There is also a Eucharistic warning here: the Eucharist appears under humble signs — bread and wine — just as Christ appeared under the humble form of a local carpenter’s son. Faith sees what familiarity misses.
Prayer Intentions Inspired by the Readings
For hearts open to correction and conversion.
For priests, bishops, and all who must speak God’s truth with courage.
For those who have become spiritually numb through routine.
For the grace to recognize Christ in humble and familiar places.
For deeper Eucharistic faith.
For the Church to remain faithful to the Word that remains forever.
For the intercession of Saint Ignatius, that we may discern and do God’s will.
Closing Prayer
Lord Jesus Christ, You are the Word rejected by Your own and still offered for the salvation of all. Free me from the pride that takes offense at truth. Free me from the blindness that misses You because You come humbly. Give me the courage of Jeremiah, the prayer of the Psalmist, and the faith to receive You even when Your Word wounds before it heals.
At the altar, unite my life to Your sacrifice. In Holy Communion, make my heart teachable, humble, and obedient. Through the intercession of Saint Ignatius of Loyola, teach me to discern Your voice and choose what leads to Your greater glory. Amen.
Final Mission — What We Are Called To Do
Today, the Church calls us to receive the Word without offense, obey it without delay, and carry it without fear.
Do not let Jesus become too familiar to amaze you.
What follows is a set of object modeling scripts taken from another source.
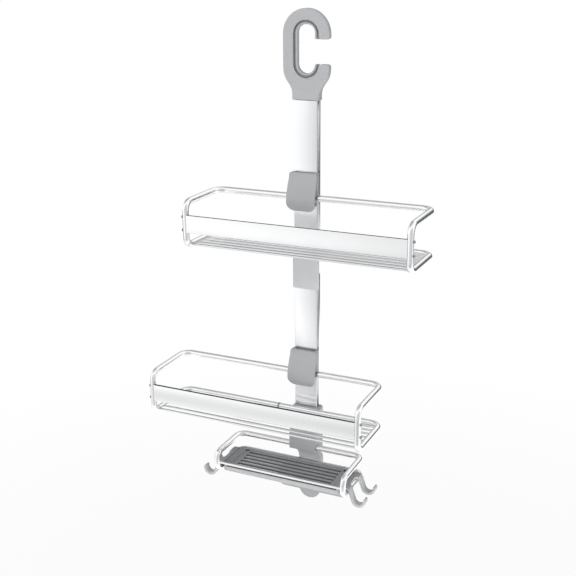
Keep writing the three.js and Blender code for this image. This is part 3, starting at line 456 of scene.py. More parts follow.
# How bright each side of the studio is: the side, where the light starts and ends changing, and both levels.
# "room" lights the pieces; the others only show mirrored in them.
sides = {
    "room": ((0, 1, 0), 0.75, -0.35, 0.26, 0.74),
    "behind": ((-0.4, 0.88, -0.25), 0.97, 0.72, 0.15, 1),
    "camera": ((0.55, -0.83, 0), 0.8, 0.4, 0.66, 1.14),
    "rails": ((0.4, 0.9, -0.17), 0.96, 0.8, 0.1, 1),
    "above": ((-0.5, 0.3, 0.81), 0.95, 0.7, 0.35, 1),
    "floorNear": ((-0.75, 0.6, 0), 0.8, 0.35, 0.25, 1.08),
    "floorFar": ((0.4, 0.9, 0), 2.4, 1.8, 0.08, 1),
}
studio = {"floorDrop": 0.3, "floorSize": 9, "floorTone": (0.88, 0.88, 0.88, 1), "fade": (0.7, 1.6, 0.85, 1),
          "under": (0.15, 1, 0.62, 1), "bandAt": 1, "band": (0.15, 0.6, 0.64, 1)}


def sideLight(tree, place, *names):
    shares = []
    for name in names:
        side, *limits = sides[name]
        along = maths(tree, "DOT_PRODUCT", place, side, kind="Vector")
        shares.append(remap(tree, along.outputs["Value"], *limits, interpolation_type="SMOOTHSTEP"))
    return product(tree, *shares)


def glow(tree, kind, strength):
    return add(tree, "ShaderNode" + kind, {"Color": (1, 1, 1, 1), "Strength": strength})


def blend(tree, share, first, second):
    return add(tree, "ShaderNodeMixShader", {0: share, 1: first, 2: second})


world = bpy.data.worlds.new("studio")
scene.world = world
world.use_nodes = True
sky = world.node_tree
sky.nodes.clear()
heading = add(sky, "ShaderNodeTexCoord").outputs["Generated"]
rays = add(sky, "ShaderNodeLightPath").outputs
room = blend(sky, rays["Is Glossy Ray"], glow(sky, "Background", sideLight(sky, heading, "room")),
             glow(sky, "Background", sideLight(sky, heading, "behind", "camera", "rails", "above")))
whole = blend(sky, rays["Is Camera Ray"], room, glow(sky, "Background", 1))
add(sky, "ShaderNodeOutputWorld", {"Surface": whole})

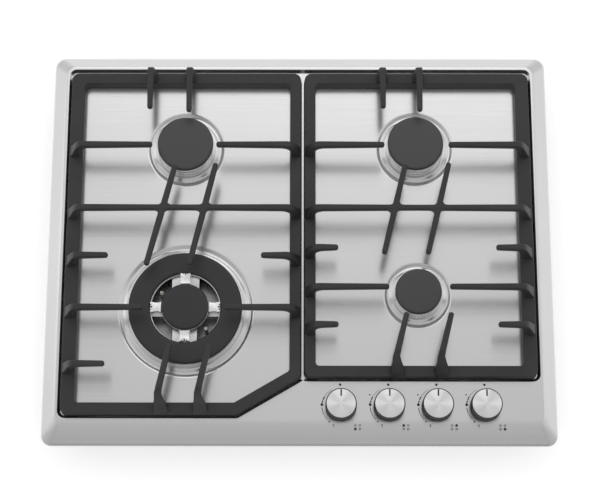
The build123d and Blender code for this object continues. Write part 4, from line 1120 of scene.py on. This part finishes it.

Do not let correction feel like rejection. Do not let the ordinary disguise of grace pass you by.
Go forth and become a soul that listens deeply, discerns faithfully, and obeys courageously — for the greater glory of God.
May the Word of God take root in your soul, and may the Holy Eucharist transform you into the likeness of Christ. Go forth in peace to love and serve the Lord.